▶ **What you should do**
Your task is to quote exactly the run of lines that starts at the line containing "Write part 3" and ends at the line containing "self.floor_rise, ramp(along, *self.rise_from))", including both.

▶ **Material provided**

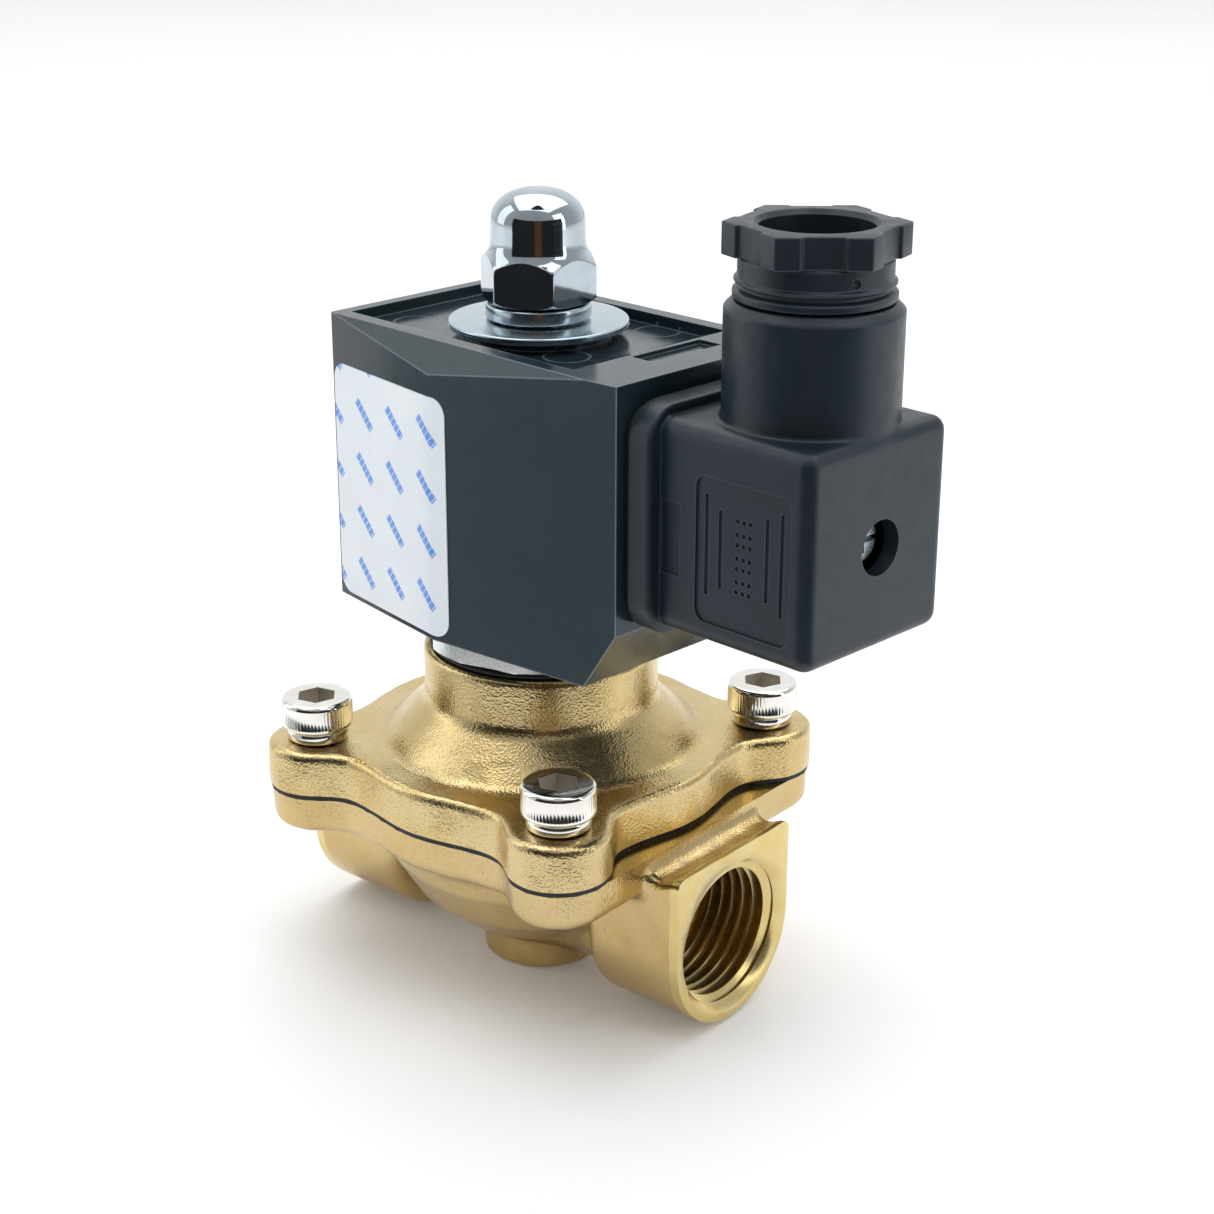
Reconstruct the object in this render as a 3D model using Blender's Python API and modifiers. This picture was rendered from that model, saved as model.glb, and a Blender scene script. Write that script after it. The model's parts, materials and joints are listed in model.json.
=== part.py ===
"""Two-way solenoid valve: a brass body and bonnet, a coil on an armature tube, and a cable plug.

Origin: centre of the flat under the body's middle boss. +X runs along the flow, towards the outlet
port and the cable plug; +Z runs up the armature tube. Lengths are metres, written as millimetres * MM.
"""
import math

import bmesh
import bpy
from mathutils import Matrix, Vector

MM = 0.001
GAP = 0.3 * MM                      # clearance between pieces that fit inside one another
SEAT = 0.15 * MM                    # clearance between flat faces that rest on one another

# Driving dimensions: body and bonnet
PORT_Z = 13.0 * MM                  # height of the port axis
PORT_FACE = 34.66 * MM              # half the face-to-face length
PORT_INNER = 18.2 * MM              # where the port boss starts
PORT_R = 12.5 * MM                  # rounded underside of the port boss
PORT_TOP = 26.0 * MM
BORE_R = 10.4 * MM                  # thread bore
BORE_END = 20.8 * MM
BODY_TOP = 27.4 * MM
FLANGE_LOW = 21.9 * MM
RUBBER = 0.5 * MM                   # clamped thickness of the diaphragm
COVER_LOW = BODY_TOP + RUBBER + 2 * SEAT
COVER_TOP = 34.4 * MM
BOLT = 22.46 * MM                   # bolt centres lie at (+-BOLT, +-BOLT)
LOBE_R = 7.1 * MM
LOBE_TURN = math.radians(38)        # where a side curve leaves the lobe
SIDE_WAVE = 13.0 * MM               # half width of the bulge in each side
SIDE_MID = 26.45 * MM
SIDE_SWELL = 0.95 * MM
BOLT_R = 2.5 * MM
HEAD_R = 5.0 * MM
HEAD_TOP = 40.6 * MM
SOCKET_FLAT = 2.5 * MM              # half of a 5 mm hexagon key
SOCKET_TURN = math.radians(4)
LOCK_WASHER_R = 4.35 * MM
LOCK_WASHER_H = 1.7 * MM
NECK_R = 16.5 * MM
NECK_TOP = 48.1 * MM
CHAMBER_R = 17.5 * MM
SEAT_TOP = 24.5 * MM
WELL_R = 8.0 * MM

# Driving dimensions: armature tube and what it holds
HEX_FLAT = 15.0 * MM                # half the distance across the flats
HEX_ROUND = 16.3 * MM
HEX_LOW = 48.9 * MM
HEX_TOP = 52.7 * MM
TUBE_R = 7.0 * MM
TUBE_TOP = 91.5 * MM
TUBE_BORE = 6.2 * MM
TUBE_LOW = 40.0 * MM
STUD_R = 4.0 * MM
STUD_TOP = 106.0 * MM
CORE_LOW = 66.0 * MM
CORE_TOP = 83.8 * MM
LIFT = 4.0 * MM
PLUNGER_R = 5.95 * MM
PLUNGER_LOW = 32.3 * MM
PLUNGER_TOP = CORE_LOW - LIFT - GAP

# Driving dimensions: coil, in the coil's own frame, which is turned about the tube
COIL_TURN = math.radians(-5.1)
LABEL_LOW = 53.8 * MM
LABEL_HIGH = 87.0 * MM
COIL_BACK = -24.0 * MM
COIL_FRONT = 30.4 * MM
COIL_HALF = 16.15 * MM              # half width at both ends
CREASE_X = -0.7 * MM
CREASE_HALF = 19.36 * MM
CREASE_TOP = 89.9 * MM
SHOULDER_X = 25.5 * MM
SHOULDER_HALF = 16.5 * MM
COIL_LOW = 53.05 * MM
COIL_TOP = 93.7 * MM
UNDERCUT_X = 25.1 * MM
UNDERCUT_Z = 61.2 * MM
POCKET_FLOOR = 92.1 * MM
COIL_BORE = TUBE_R + GAP

# Driving dimensions: washers and cap nut on the stud
WASHER_LOW = 93.3 * MM
WASHER_R = 12.15 * MM
WASHER_H = 1.0 * MM
SPRING_WASHER_R = 7.1 * MM
NUT_LOW = 96.9 * MM
NUT_TOP = 111.7 * MM
NUT_FLAT = 7.0 * MM
NUT_WAIST = 6.35 * MM
NUT_DOME = 107.0 * MM               # where the waist starts to close into the dome
NUT_TURN = math.radians(24.5)

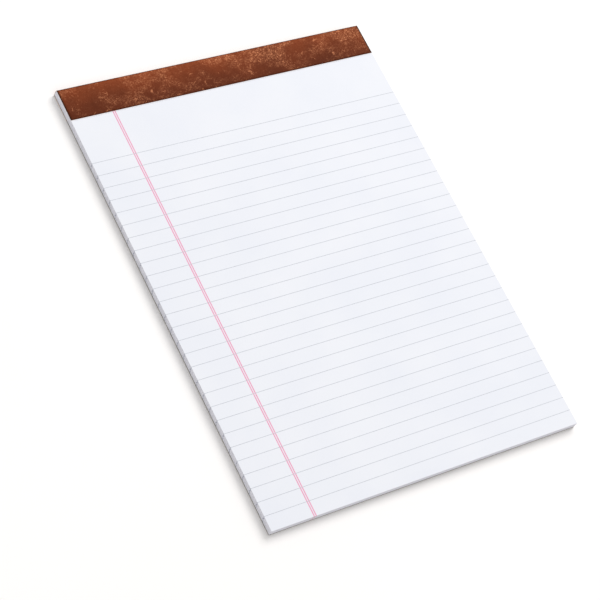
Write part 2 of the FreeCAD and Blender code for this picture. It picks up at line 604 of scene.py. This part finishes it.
def golden_grains(tree, where):
    """Fine uneven specks: larger ones here and there among a dust of small ones."""
    small_scale = small_speck_crowding * strip_speck_scale
    crumble_scale = speck_crumble_crowding * strip_speck_scale
    large = dots(tree, swayed(tree, where, *large_speck_sway), strip_speck_scale, 0.46, 0.2)
    small = dots(tree, swayed(tree, where, *small_speck_sway), small_scale, 0.5, 0.1)
    large = spread(tree, large, 0, 0.33)
    small = spread(tree, small, 0, 0.5, 0, small_speck_share)
    crumbled = spread(tree, noise(tree, where, crumble_scale, 4, 0.7), 0.36, 0.52, 0.15, 1)
    return worked_out(tree, "MULTIPLY", worked_out(tree, "MAXIMUM", large, small), crumbled)


def painted_edge_shade(tree, x, y, z):
    """Painted shade on the strip, darkest along the front fold, its front edge and its two cut
    ends.
    """
    past_head = spread(tree, y, block_high.y - head_round, block_high.y - head_round / 3)
    high_up = spread(tree, z, block_high.z - 1.3 * head_round, block_high.z - head_round / 3)
    fold = worked_out(tree, "MULTIPLY", worked_out(tree, "MULTIPLY", past_head, high_up), fold_shade_share)
    front = spread(tree, y, strip_edge, strip_edge + strip_edge_shade_reach, front_edge_shade_share, 0)
    from_middle = worked_out(tree, "ABSOLUTE", x)
    shade_start = strip_high.x - strip_edge_shade_reach
    shade_end = strip_high.x - strip_edge_shade_reach / 3
    ends = spread(tree, from_middle, shade_start, shade_end, 0, cut_end_shade_share)
    return worked_out(tree, "MAXIMUM", fold, worked_out(tree, "MAXIMUM", front, ends))


def leatherette():
    """Printed leather: soft brown clouds, drifts of fine golden grains, short pale veins, and
    painted shade: deeper toward the front edge and darkest along the fold, the front edge and the
    cut ends.
    """
    material, tree, shader = new_material("leather_look_strip", strip_roughness, strip_gloss)
    where = place(tree)
    parts = tree.nodes.new("ShaderNodeSeparateXYZ")
    tree.links.new(where, parts.inputs["Vector"])
    x, y, z = parts.outputs
    clouds = noise(tree, where, strip_cloud_scale, 4, 0.55)
    cloud = spread(tree, clouds, 0.36, 0.62, strip_cloud_share, 0)
    moved = place(tree, strip_drift_stretch, strip_drift_shift)
    drifts = noise(tree, moved, strip_drift_scale, 6, 0.7)
    drift = spread(tree, drifts, 0.46, 0.6, strip_drift_least, 1)
    drift = worked_out(tree, "MULTIPLY", drift, spread(tree, y, strip_edge, block_high.y, 0.6, 1))
    speck = worked_out(tree, "MULTIPLY", drift, golden_grains(tree, where))
    grain = noise(tree, where, strip_grain_scale, 4, 0.6)
    tone = blended(tree, cloud, strip_brown, strip_deep)
    tone = blended(tree, worked_out(tree, "MULTIPLY", drift, strip_drift_glow), tone, strip_tan)
    # Painted shade: the strip turns deeper toward its front edge.
    shade_toward_front = spread(tree, y, strip_edge, block_high.y, strip_painted_shade_low, 0)
    tone = blended(tree, shade_toward_front, tone, strip_deep)
    tone = blended(tree, speck, tone, strip_tan)
    # More painted shade toward the front edge, laid over the grains.
    shade_over_grains = spread(tree, y, strip_edge, block_high.y, strip_painted_shade_over_grains, 0)
    tone = blended(tree, shade_over_grains, tone, strip_deep)
    tone = blended(tree, vein_lines(tree, where), tone, strip_tan)
    tone = blended(tree, spread(tree, grain, 0.52, 0.72, 0, strip_grain_share), tone, strip_deep)
    # Painted shade along the fold, the front edge and the cut ends.
    tone = blended(tree, painted_edge_shade(tree, x, y, z), tone, strip_shade_colour)
    tree.links.new(tone, shader.inputs["Base Color"])
    dullness = spread(tree, grain, 0.3, 0.7, strip_glossiest, strip_dullest)
    tree.links.new(dullness, shader.inputs["Roughness"])
    relief(tree, shader, grain, strip_grain_depth)
    return material


def paper_core():
    """The cut ends of the strip, where its pale core shows."""
    material, tree, shader = new_material("strip_core", core_roughness, core_gloss)
    fibre = noise(tree, place(tree), core_fibre_scale, 4)
    tone = blended(tree, spread(tree, fibre, 0.35, 0.7), strip_core, strip_tan)
    tree.links.new(tone, shader.inputs["Base Color"])
    return material


def quarter(centre_y, centre_z, radius, start, turn):
    """Points of a quarter round, from its start angle in degrees, one way or the other."""
    points = []
    for step in range(fold_steps + 1):
        angle = math.radians(start + turn * 90 * step / fold_steps)
        points.append((centre_y + radius * math.cos(angle), centre_z + radius * math.sin(angle)))
    return points


def fold_path(offset):
    """Points of the strip's section, from the front edge round the head to the back edge."""
    top = block_high.z + offset
    bottom = strip_thickness - offset
    nose = block_high.y + offset
    front = head_round + offset
    rear = rear_round + offset
    path = [(strip_edge, top)]
    for step in range(1, leg_steps):
        path.append((strip_edge + (nose - front - strip_edge) * step / leg_steps, top))
    path += quarter(nose - front, top - front, front, 90, -1)
    path += quarter(nose - rear, bottom + rear, rear, 0, -1)
    path.append((strip_back_edge, bottom))
    return path


def strip_mesh():
    """The folded strip as one closed skin: outside, inside and four cut edges."""
    mesh = bmesh.new()
    outer = fold_path(strip_thickness)
    inner = fold_path(0)
    ring = outer + inner[::-1]
    rows = []
    for step in range(across_steps + 1):
        x = strip_low.x + (strip_high.x - strip_low.x) * step / across_steps
        rows.append([mesh.verts.new((x, y, z)) for y, z in ring])
    for first, second in zip(rows, rows[1:]):
        for k in range(len(ring)):
            face = mesh.faces.new([first[k - 1], first[k], second[k], second[k - 1]])
            face.smooth = True
            if k in (0, len(outer)):
                face.material_index = 1
                face.smooth = False
    last = len(ring) - 1
    for row, flip in ((rows[0], False), (rows[-1], True)):
        for k in range(len(outer) - 1):
            corners = [row[k], row[k + 1], row[last - k - 1], row[last - k]]
            face = mesh.faces.new(corners[::-1] if flip else corners)
            face.material_index = 1
    bmesh.ops.recalc_face_normals(mesh, faces=mesh.faces)
    return mesh


folded_strip = add_object("folded_strip", strip_mesh(), [leatherette(), paper_core()])
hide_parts("binding_strip")
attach(folded_strip, "root")

# The studio
# A pale table, one large soft lamp high on the right, and white walls that fill the shadows.
# The camera stands where the photographer stood, turned on its axis, with a long lens.
table_reach = 3.0
table_tone = (0.93, 0.915, 0.905, 1)
table_warm = (0.925, 0.905, 0.89, 1)
table_cloud_scale = 3
table_roughness = 0.85
table_gloss = 0.2
lamp_place = Vector((1.9, 1.3, 2.5))
lamp_size = 2.4
lamp_power = 75
wall_light = 0.72
camera_place = Vector((-0.60481, -0.41129, 0.97516))
camera_aim = Vector((-0.0244, -0.02321, 0.00545))
camera_roll = math.radians(34.265)
camera_lens = 122.35


def table_top():
    """A wide plain table under the pad."""
    mesh = bmesh.new()
    bmesh.ops.create_grid(mesh, x_segments=1, y_segments=1, size=table_reach)
    material, tree, shader = new_material("table", table_roughness, table_gloss)
    cloud = noise(tree, place(tree), table_cloud_scale, 2)
    tone = blended(tree, spread(tree, cloud, 0.4, 0.6), table_tone, table_warm)
    tree.links.new(tone, shader.inputs["Base Color"])
    return add_object("table_top", mesh, [material])


def looking(place_from, aim, roll=0):
    """A turn that points -Z from one place at another, then rolls about that line."""
    turn = (aim - place_from).to_track_quat("-Z", "Y").to_matrix().to_4x4()
    return Matrix.Translation(place_from) @ turn @ Matrix.Rotation(roll, 4, "Z")


table_top()
lamp_data = bpy.data.lights.new("soft_lamp", "AREA")
lamp_data.shape = "DISK"
lamp_data.size = lamp_size
lamp_data.energy = lamp_power
lamp = bpy.data.objects.new("soft_lamp", lamp_data)
lamp.matrix_world = looking(lamp_place, Vector((0, 0, 0)))
bpy.context.scene.collection.objects.link(lamp)

world = bpy.data.worlds.new("studio")
world.use_nodes = True
world.node_tree.nodes["Background"].inputs["Color"].default_value = (1, 1, 1, 1)
world.node_tree.nodes["Background"].inputs["Strength"].default_value = wall_light
bpy.context.scene.world = world
bpy.context.scene.view_settings.view_transform = "Standard"

camera_data = bpy.data.cameras.new("camera")
camera_data.lens = camera_lens
camera = bpy.data.objects.new("camera", camera_data)
camera.matrix_world = looking(camera_place, camera_aim, camera_roll)
bpy.context.scene.collection.objects.link(camera)
bpy.context.scene.camera = camera
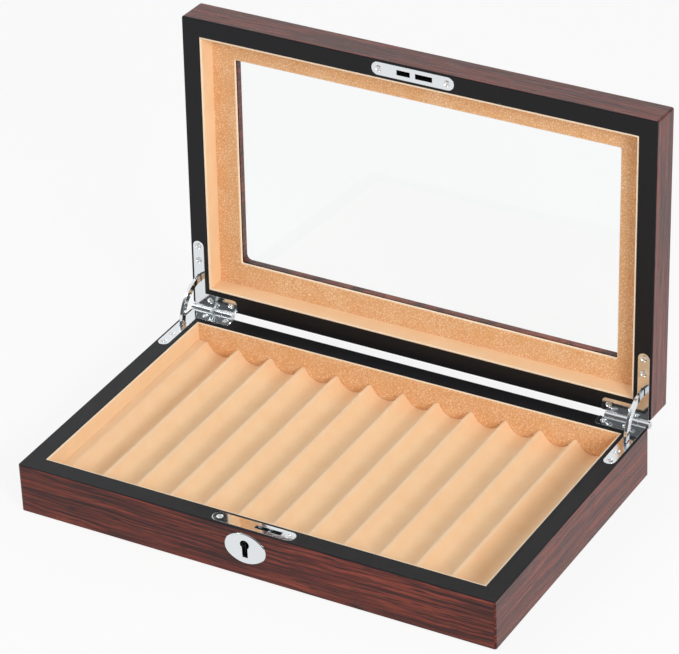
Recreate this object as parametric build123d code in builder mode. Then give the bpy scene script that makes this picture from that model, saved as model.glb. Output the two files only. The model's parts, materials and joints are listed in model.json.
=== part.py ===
"""Collector chest: a shallow wooden box with a glazed lid on stayed hinges, and a mortise lock.

Millimetres. The chest stands on z = 0 with the origin at the centre of its underside. +X runs
along the long side and the front faces -Y. The lid is drawn closed, in line with the base, and
each finished piece of it is swung back to the open stop before it is written.
"""

from build123d import *

import math
import os

os.makedirs("parts", exist_ok=True)

# ---------------------------------------------------------------- driving dimensions
# Wooden shells
box_width = 335.0
box_depth = 208.6
base_height = 35.0
lid_height = 23.4
rim_gap = 0.3
wall = 12.3
corner_radius = 1.6
base_edge_radius = 0.8
lid_edge_radius = 1.4

# Underside, floor and suede-covered linings
felt_thickness = 0.8
felt_inset = 3.0
floor_thickness = 3.2
floor_rabbet = 5.0
lining_thickness = 1.6
lining_drop = 0.2
lining_edge_radius = 0.5
soft_clearance = 0.2

# Grooved tray
groove_count = 12
groove_pitch = 24.7
groove_radius = 11.0
groove_depth = 8.6
crest_drop = 12.5
crest_radius = 0.9

# Glazed top
top_thickness = 8.0
window_margin = 30.0
window_corner_radius = 4.0
window_chamfer = 0.8
glass_thickness = 2.5
glass_overlap = 5.0
board_thickness = 2.0
board_lap = 0.6

# Stayed hinges: an L-shaped leaf on each rim, three knuckles and a pin
open_angle = 92.5
hinge_offset = 2.8
knuckle_radius = 2.5
hinge_pin_radius = 1.2
running_clearance = 0.05
barrel_length = 31.0
outer_knuckle = 7.5
knuckle_gap = 0.2
leaf_thickness = 1.6
leaf_inset = 1.7
strap_width = 8.0
strap_reach = 50.2
strip_width = 9.0
strip_reach = 33.8
leaf_corner_radius = 3.0
seat_clearance = 0.1

# Stay arms: quadrants about the hinge axis, with a head at each end under the straps
arm_inner_radius = 20.6
arm_width = 4.4
arm_thickness = 2.0
arm_head_width = 4.8
arm_head_length = 1.2
arm_clearance = 0.4
arm_stop_gap = 0.25

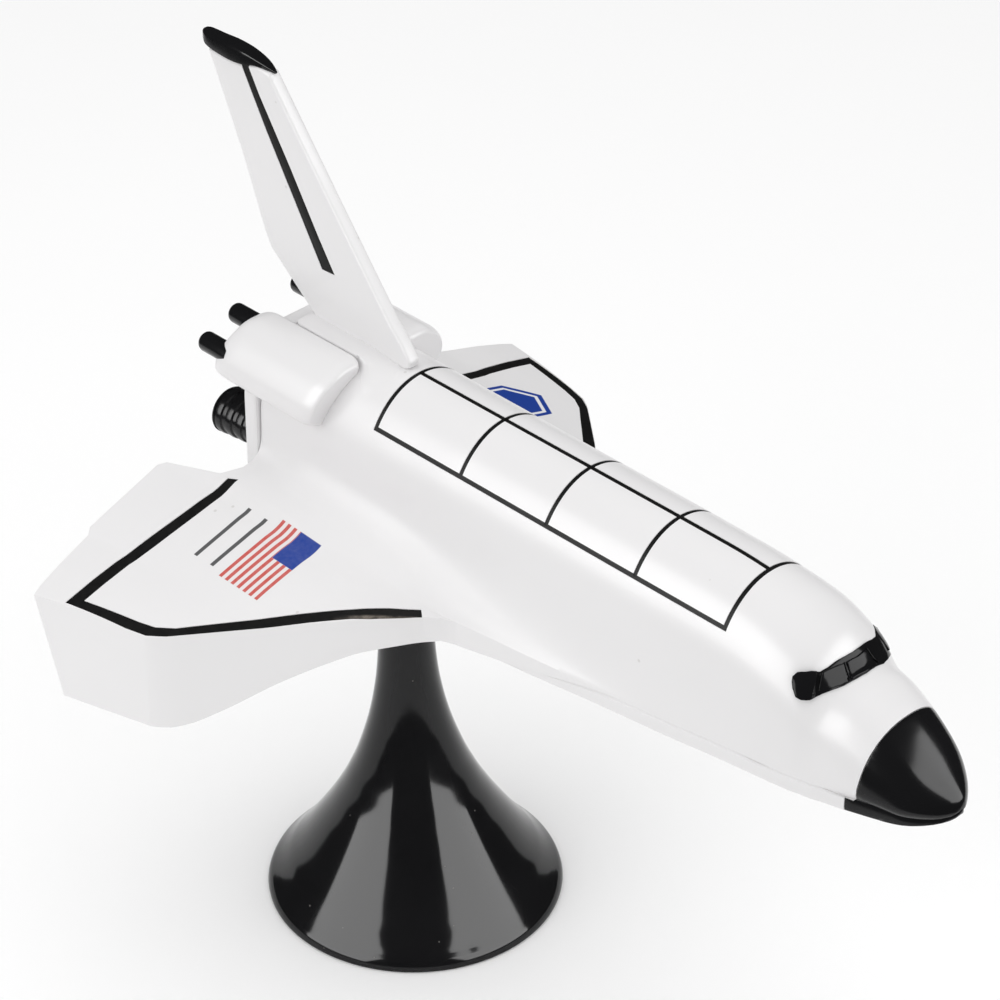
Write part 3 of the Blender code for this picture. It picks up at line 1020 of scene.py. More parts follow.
@dataclass
class Shell:
    """The upper shell: body and both wings as one moulding, and the body's other skins."""

    body: BodyForm
    wings: WingForm
    cut_x: float = 121.3
    cut_z: float = 92.0
    cut_slope: float = 0.15
    floor_rise: float = 3.65
    wing_root: float = 33.0
    edge_round: float = 1.0
    seam: float = 0.2
    lip_inset: float = 0.45
    inset_from: Flat = (118.0, 128.0)
    lip_aft: float = 1.5
    least_rise: float = 0.5
    rise_from: Flat = (34.0, 72.0)
    glove_top: float = 92.15
    deck_top: float = 97.6
    glove_lift: float = 0.4
    glove_y: Flat = (19.5, 27.0)
    aft_face: float = -25.9
    aft_half: float = 19.5
    wing_from: float = 21.0
    side_from: Flat = (26.0, 118.0)
    sharp: float = 34.0
    nose_from: float = 112.0
    nose_gap: float = 0.18
    nose_inset: float = 0.12
    lip_gap: float = 0.04
    chine_high: float = 1.2
    belly_end: float = 124.0
    belly_gap: float = 0.2
    belly_inset: float = 1.1
    belly_corner: float = 0.4

    def rise(self, along: float) -> float:
        """How high over the keel the shell's floor lies, less towards the wings."""
        return mix(self.least_rise, self.floor_rise, ramp(along, *self.rise_from))

    def top_nets(self, under: bool) -> list[list[list[Point]]]:
        """Nets over the body and both wings, or the same nets under them.

        Args:
            under: True for the underside.

        Returns:
            The nets as rows of points; their shared borders are equal.
        """
        rows = self.body.rows()
        net = []
        for st in rows:
            half = self.body.half_section(st)
            if under:
                half = [(y, min(z, st.keel + self.rise(st.along))) for y, z in half]
            row = [(st.along, -y, z) for y, z in reversed(half[1:])]
            net.append(row + [(st.along, y, z) for y, z in half])
        nets = [net]
        root = [st for st in rows if st.along <= self.wing_root + 1e-6]
        span = root[-1].along - root[0].along
        shares = [(st.along - root[0].along) / span for st in root]
        for side in Side:
            nets.append([self.chord_line(st, t, side.value, under) for st, t in zip(root, shares)])
        return nets

    def chord_line(self, st: Station, share: float, sign: int, under: bool) -> list[Point]:
        """One line of a wing net, from the body's edge to the tip.

        Args:
            st: the body's cross-section that the line starts on.
            share: 0 on the trailing edge, 1 on the leading edge.
            sign: the side.
            under: True for the underside.

        Returns:
            Points in millimetres.
        """
        drop = (st.edge_top - self.glove_top) / (self.deck_top - self.glove_top)
        floor = st.keel + self.rise(st.along)
        line = [(st.along, sign * st.edge, min(floor, st.edge_top) if under else st.edge_top)]
        for row in self.wings.edge_rows():
            lead, trail = row.lead, row.trail
            y = mix(trail[1], lead[1], share)
            if under:
                run = self.wings.lean * (trail[2] - self.wings.under(trail[1])) / 20.0
                x = mix(trail[0] + run, lead[0], share)
                z = self.wings.under(y)
                line.append((x, sign * y, z))
                continue
            x = mix(trail[0], lead[0], share)
            flat = mix(trail[2], lead[2], share) + self.wings.bow * math.sin(math.pi * share)
            shaped = lead[2] + (trail[2] - lead[2]) * drop + self.glove_lift
            line.append((x, sign * y, mix(shaped, flat, ramp(y, *self.glove_y))))
        return line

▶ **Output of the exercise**
Write part 3 of the Blender code for this picture. It picks up at line 1020 of scene.py. More parts follow.
@dataclass
class Shell:
    """The upper shell: body and both wings as one moulding, and the body's other skins."""

    body: BodyForm
    wings: WingForm
    cut_x: float = 121.3
    cut_z: float = 92.0
    cut_slope: float = 0.15
    floor_rise: float = 3.65
    wing_root: float = 33.0
    edge_round: float = 1.0
    seam: float = 0.2
    lip_inset: float = 0.45
    inset_from: Flat = (118.0, 128.0)
    lip_aft: float = 1.5
    least_rise: float = 0.5
    rise_from: Flat = (34.0, 72.0)
    glove_top: float = 92.15
    deck_top: float = 97.6
    glove_lift: float = 0.4
    glove_y: Flat = (19.5, 27.0)
    aft_face: float = -25.9
    aft_half: float = 19.5
    wing_from: float = 21.0
    side_from: Flat = (26.0, 118.0)
    sharp: float = 34.0
    nose_from: float = 112.0
    nose_gap: float = 0.18
    nose_inset: float = 0.12
    lip_gap: float = 0.04
    chine_high: float = 1.2
    belly_end: float = 124.0
    belly_gap: float = 0.2
    belly_inset: float = 1.1
    belly_corner: float = 0.4

    def rise(self, along: float) -> float:
        """How high over the keel the shell's floor lies, less towards the wings."""
        return mix(self.least_rise, self.floor_rise, ramp(along, *self.rise_from))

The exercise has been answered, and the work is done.